Donc, malgré tout, vous ne désespérez pas des États-Unis…
Lorsque je considère ce qui est en train de se passer dans la société américaine, du retour aux « vraies valeurs » au film de Mel Gibson, en passant par l’affaire du sein de Janet Jackson, le bannissement du direct à la télé, le limogeage de certains journalistes, le Patriot Act, le soutien indéfectible à Sharon, qui pousse Israël au suicide, etc., je ne peux qu’être affligé, parce que j’y vois un retour en arrière. Mais, par ailleurs, il y a cette manifestation d’un million de femmes qui protestaient contre la modification de la loi sur l’avortement, il y a les films de Michael Moore, il y a le sénateur Robert Byrd, ce type de 85 ans qu’on croirait sorti d’un film de John Ford et qui a prononcé un discours extrêmement violent contre le gouvernement Bush… Je me dis que tout le monde ne dort pas.

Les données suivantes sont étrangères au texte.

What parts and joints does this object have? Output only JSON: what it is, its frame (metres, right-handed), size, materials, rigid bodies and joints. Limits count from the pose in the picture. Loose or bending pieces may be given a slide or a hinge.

Qu’est-ce qu’un film comme le vôtre peut changer ?
Rien. Dans CIA, guerres secrètes, il était question de ce fameux rapport du 6 août envoyé par l’Agence à George W. Bush pour l’avertir de l’imminence d’un attentat terroriste. J’ai rencontré deux directeurs de la CIA qui me l’ont montré – du moins hors entretien, parce qu’il leur était impossible d’en parler –, j’ai utilisé cet élément dans le commentaire, en donnant la date, en montrant la première page, en interrogeant un agent qui l’avait eu sous les yeux… Tout ça devait bien durer 4 minutes, et Arte diffusait ce film à 20 heures 40. Eh bien, c’est passé totalement inaperçu ! Un an plus tard, Le Monde faisait sa manchette en disant « Il paraît qu’il y a un rapport… » ça me met très en colère mais, au fond, j’ai perdu mes illusions lorsque j’ai fait Histoire d’une extrême droite, où je retraçais l’ascension de Le Pen. Parmi les lettres que j’ai reçues, la plupart d’insultes, il y en avait une où une femme me félicitait en disant « Merci de m’avoir ouvert les yeux. Je militais depuis 15 ans pour Le Pen. Je viens de rejoindre Bruno Mégret ! » (rires).